<南風>コロナ禍と少子化


社会
この記事を書いた人 Avatar photo 琉球新報社

 初めまして。県内で冠婚葬祭互助会を経営している佐久間康弘と申します。結婚式場のマリエールオークパイン、葬祭会館の紫雲閣を展開しています。

 『未来の年表』著者の河合雅司氏が「コロナ禍によって少子化は、従来の予測より18年早送りされた」と発表されたのを見て衝撃を受けました。

 沖縄戦直後270万人あった日本の出生数は、2020年に過去最少の84万人となり、2021年には75万人と予測されています。この予測は国立社会保障・人口問題研究所の2039年推計と一致しており、少子化は18年早送りされたことになります。

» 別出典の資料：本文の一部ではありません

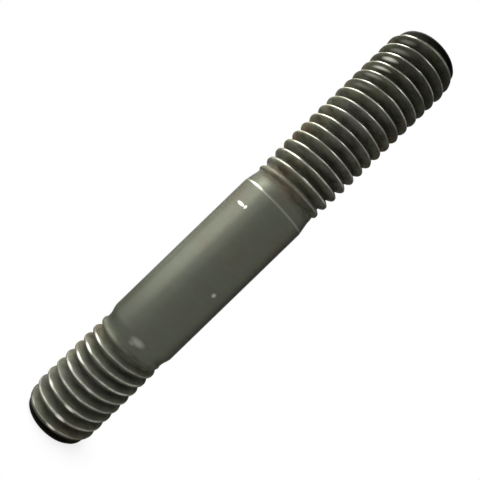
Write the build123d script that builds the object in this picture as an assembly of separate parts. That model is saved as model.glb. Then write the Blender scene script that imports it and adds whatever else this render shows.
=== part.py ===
from build123d import *
from math import ceil, radians, tan
import os

# Double ended stud, M8 x 1.25, one piece of steel: a short metal end that screws into a
# tapped casting, a plain shank and a long nut end. Both threads are rolled, right-handed
# and 60 degrees. Lengths are in millimetres. The stud stands on the face of its metal end,
# with its axis on Z and the nut end up.

# lengths along the axis
metal_end_length = 12.8        # from its face to the plain shank
shank_length = 18.2            # between the two shoulders
nut_end_length = 22.25         # from the plain shank to its face

# diameters
shank_diameter = 7.92
metal_major_diameter = 7.86    # over the crests
nut_major_diameter = 7.97
metal_neck_diameter = 7.38     # plain band between thread and shoulder
nut_neck_diameter = 7.35
tip_face_diameter = 6.5        # of each free end

# thread form
pitch = 1.25
flank_angle = 30.0             # of each flank, from square to the axis
sharp_height = pitch / 2 / tan(radians(flank_angle))
root_depth = 17 / 24 * sharp_height
crest_flat = pitch / 8

# shoulders and necks, along the axis
metal_shoulder_length = 1.25   # a smooth double curve
metal_neck_length = 0.3
nut_shoulder_length = 1.45     # a cone with a crisp edge
nut_neck_length = 0.3

# where the threads begin and fade out
tip_chamfer = 0.25             # round each free end
tip_taper = 1.5                # the first crests come up to size over this
crest_step = 0.17              # the last crest still stands this far above the neck
crest_runout = 4.5             # the crests before it sink to that height over this
root_runout = 2.0              # the root comes up to the neck over this

# each crest crosses +X this far from its own free end
metal_thread_start = 0.16
nut_thread_start = 0.95

# a ridge is made a little too tall and too long, then trimmed or buried in the core
ridge_foot = pitch / 10        # below the root
ridge_over = pitch / 16        # above the crest
ridge_overrun = pitch / 4      # into the neck

shank_radius = shank_diameter / 2
metal_major_radius = metal_major_diameter / 2
nut_major_radius = nut_major_diameter / 2
metal_root_radius = metal_major_radius - root_depth
nut_root_radius = nut_major_radius - root_depth
metal_neck_radius = metal_neck_diameter / 2
nut_neck_radius = nut_neck_diameter / 2
tip_radius = tip_face_diameter / 2
total_length = metal_end_length + shank_length + nut_end_length
metal_neck_level = metal_end_length - metal_shoulder_length - metal_neck_length
nut_neck_level = nut_end_length - nut_shoulder_length - nut_neck_length


def turned(profile):
    """Revolve a closed outline of (radius, height) about the stud's axis."""
    return revolve(make_face(Plane.XZ * profile), axis=Axis.Z)


def ridge(major_radius, start, reach):
    """A helical ridge from below height 0 to past reach, its crest crossing +X at start.

    Every turn has faces of its own, ruled between the helices of its four corners.
    """
    lowest = start - ceil(start / pitch + 1) * pitch
    turns = ceil((reach - lowest) / pitch) + 1

    def corner(radius, side, height):
        half_width = crest_flat / 2 + (major_radius - radius) * tan(radians(flank_angle))
        return Edge.make_helix(pitch, pitch, radius, (0, 0, height + side * half_width))

    foot = major_radius - root_depth - ridge_foot
    top = major_radius + ridge_over
    faces = []
    for turn in range(turns):
        height = lowest + turn * pitch
        corners = [corner(foot, -1, height), corner(top, -1, height),
                   corner(top, 1, height), corner(foot, 1, height)]
        for edge, following in zip(corners, corners[1:] + corners[:1]):
            faces.append(Face.make_surface_from_curves(edge, following))
        if turn == 0:
            faces.append(Face(Wire.make_polygon([edge @ 0 for edge in corners])))
        if turn == turns - 1:
            faces.append(Face(Wire.make_polygon([edge @ 1 for edge in corners])))
    return Solid(Shell(Face.sew_faces(faces)[0]))


def thread(major_radius, neck_radius, neck_level, start):
    """The ridge of one end, its free face at height 0, trimmed to fade out at both ends."""
    trimmed_end = neck_level + ridge_overrun
    crests = Polyline(
        (0, 0),
        (tip_radius, 0),
        (tip_radius + tip_chamfer, tip_chamfer),
        (major_radius, tip_taper),
        (major_radius, neck_level - crest_runout),
        (neck_radius + crest_step, neck_level - crest_step),
        (neck_radius, neck_level),
        (neck_radius - ridge_foot, trimmed_end),
        (0, trimmed_end),
        close=True,
    )
    return ridge(major_radius, start, trimmed_end) & turned(crests)


def core():
    """The whole stud without its ridges: roots, necks, shoulders and shank."""
    metal_side = Polyline(
        (0, 0),
        (min(tip_radius, metal_root_radius), 0),
        (metal_root_radius, tip_chamfer),
        (metal_root_radius, metal_neck_level - root_runout),
        (metal_neck_radius, metal_neck_level),
        (metal_neck_radius, metal_neck_level + metal_neck_length),
    )
    shoulder_start = metal_side @ 1
    shoulder_end = Vector(shank_radius, metal_end_length)
    hollow = TangentArc(shoulder_start, (shoulder_start + shoulder_end) / 2, tangent=(0, 1))
    swell = TangentArc(hollow @ 1, shoulder_end, tangent=hollow % 1)
    nut_side = Polyline(
        shoulder_end,
        (shank_radius, total_length - nut_end_length),
        (nut_neck_radius, total_length - nut_neck_level - nut_neck_length),
        (nut_neck_radius, total_length - nut_neck_level),
        (nut_root_radius, total_length - nut_neck_level + root_runout),
        (nut_root_radius, total_length - tip_chamfer),
        (min(tip_radius, nut_root_radius), total_length),
        (0, total_length),
        (0, 0),
    )
    return turned(metal_side + hollow + swell + nut_side)


metal_thread = thread(metal_major_radius, metal_neck_radius, metal_neck_level, metal_thread_start)
nut_thread = thread(nut_major_radius, nut_neck_radius, nut_neck_level, nut_thread_start)
nut_end_up = Pos(0, 0, total_length) * Rotation(180, 0, 0)

stud = core() + metal_thread + nut_end_up * nut_thread

os.makedirs("parts", exist_ok=True)
export_step(stud, "parts/stud.step")
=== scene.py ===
import math
import bmesh
import bpy
import numpy as np
from mathutils import Matrix, Vector


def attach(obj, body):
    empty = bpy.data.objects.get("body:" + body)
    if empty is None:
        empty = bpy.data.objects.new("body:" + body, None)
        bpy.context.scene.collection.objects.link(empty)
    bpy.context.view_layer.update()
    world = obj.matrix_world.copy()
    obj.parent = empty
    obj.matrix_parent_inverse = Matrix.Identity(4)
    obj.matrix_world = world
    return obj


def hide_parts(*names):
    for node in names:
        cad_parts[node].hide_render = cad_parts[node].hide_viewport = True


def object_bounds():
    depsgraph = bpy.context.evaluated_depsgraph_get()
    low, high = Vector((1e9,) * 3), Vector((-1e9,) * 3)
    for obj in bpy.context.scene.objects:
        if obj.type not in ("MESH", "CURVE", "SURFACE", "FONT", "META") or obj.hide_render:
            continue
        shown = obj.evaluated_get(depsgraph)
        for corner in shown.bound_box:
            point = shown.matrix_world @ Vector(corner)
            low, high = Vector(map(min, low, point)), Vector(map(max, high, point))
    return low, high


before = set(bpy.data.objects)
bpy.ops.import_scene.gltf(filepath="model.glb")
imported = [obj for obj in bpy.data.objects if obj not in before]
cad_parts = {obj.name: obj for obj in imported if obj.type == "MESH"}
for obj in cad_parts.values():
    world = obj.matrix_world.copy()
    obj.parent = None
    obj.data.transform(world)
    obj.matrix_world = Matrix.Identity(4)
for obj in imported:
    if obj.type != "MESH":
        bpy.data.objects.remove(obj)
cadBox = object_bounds()
mm = 0.001
studHeight = (cadBox[1].z - cadBox[0].z) / mm


# the stud is one steel bar with both threads rolled; lengths in millimetres
stud = {
    "metalEndLength": 12.8,     # face to plain shank
    "nutEndLength": 22.25,      # face to plain shank
    "shankRadius": 3.96,
    "pitch": 1.25,
    "flankAngle": 30.0,         # degrees from square to the axis
    "threadDepth": 0.767,
    "crestFlat": 0.34,
    "crestRounding": 0.28,      # how far the crest's corners are rolled over
    "rootRounding": 0.12,
    "tipRadius": 3.25,          # of both end faces
    "tipChamfer": 0.25,
    "tipTaper": 1.5,            # the first crests come up to size over this
    "crestRunout": 4.5,         # the last crests sink towards the neck over this
    "rootRunout": 2.0,          # the roots rise to the neck over this
    "crestStep": 0.17,          # how far the last crest still stands above the neck
    "waver": 0.1,               # how far a rolled crest strays from its helix
    "waverStart": 0.3,          # from a free end, where the crests begin to stray
    "wavesPerTurn": (0.7, 1.9, 3.3, 5.6, 8.7),
    # shallow rim and dish of each end face: inset and rise of every step
    "endRings": [(0.5, -0.01), (0.15, -0.03), (1.2, -0.03), (0.1, -0.02)],
    "columns": 156,             # of the mesh, round the stud
    # rows of the mesh from a crest to the middle of a root, as shares of half a pitch,
    # close together where the section bends
    "rows": (0, 0.08, 0.16, 0.24, 0.32, 0.416, 0.56, 0.736, 0.864, 1),
    "shankTurns": 6.0,          # turns of the mesh along the plain shank
    "spareTurns": (2, 3),       # past each end, pressed flat onto its face and welded
    "edgeSnap": 0.07,           # vertices this near a shoulder are moved onto it
    "weld": 0.00001,
    "shortest": 0.0001,         # edges under this are taken out
    "sharpAngle": 50.0,         # degrees, from which an edge is drawn crisp
}
metalEnd = {
    "majorRadius": 3.93,
    "neckRadius": 3.69,
    "neckLevel": 11.25,         # from its own face, where the thread meets the neck
    "neckLength": 0.3,
    "threadStart": 0.16,        # crest crosses +X this far from its own face
    "rubbedAndHighlitLine": (0.05, 0.12),    # middle and half width of the bright line on each crest: worn metal and a painted highlight
    "polish": (0.0, 0.08, 0.04),    # start, stop and fade of the polished side of a crest, painted paler as a sheen
    # painted shade in this end's grooves, together with its dull coating
    "dullnessAndShade": 0.6,
    "dullAndShadeReach": 0.3,           # past the thread, over which the dull coating and its painted shade fade out
}
nutEnd = {
    "majorRadius": 3.984,
    "neckRadius": 3.675,
    "neckLevel": 20.5,
    "neckLength": 0.3,
    "threadStart": 0.95,
    "rubbedAndHighlitLine": (0.09, 0.15),
    "polish": (0.05, 0.42, 0.07),
    "dullnessAndShade": 1.0,
    "dullAndShadeReach": 0.8,
}
# how coating, wear, painted shade and painted highlights lie on the threads, as shares from 0 to 1
wearShadeAndHighlight = {
    "crestDullAndShade": 0.7,
    "dullAndShadeToRoot": 0.9,           # added from crest to root: matt coating, and painted shade darker towards the root
    # painted shade in each neck past its thread, together with the dull coating
    "neckDullAndShade": 0.7,
    "ridgeHeight": (0.2, 0.86667),    # of the full depth, over which a ridge takes wear
    "lineStrength": (0.6, 0.8, 0.1),    # middle, swing and least along a crest
    "lineSeed": 3,
    "waverSeed": 8,
}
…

 出生率全国1位の沖縄県も今年1~2月は、出生数から死亡数を引いた人口の自然減が2カ月続き、将来の人口増加率予測が全国2位の沖縄県でさえ少子化が加速しています。

 コロナ禍での結婚式延期や医療体制ひっ迫の中で妊娠を控えた影響が大きく、日本の婚姻件数は前年から12%、妊娠届も5%減り、どちらも戦後最少となりました。

 コロナ禍で人との接触の制限が求められ、出会いが減って恋愛もしづらく日本全体で大規模な恋愛停止が起きている可能性もあり、晩婚化・晩産化の進展と相まって出生数の回復に時間がかかりそうです。

 儀式は人間関係を確認・強化する重要な機会であり、「儀礼文化の再構築による人間関係の回復」こそが、日本の将来に大きな意味を持っていると考えます。

 コロナ禍において「沖縄のこころ」まで変質してしまわないように、ウィズコロナを前提とした新たな試みに挑戦し、多くの人が集うという沖縄の伝統を守っていきます。人が同じ場所に集まることで成立する儀式文化の意味や価値を後世につなぐことで、地域社会に貢献できると確信しています。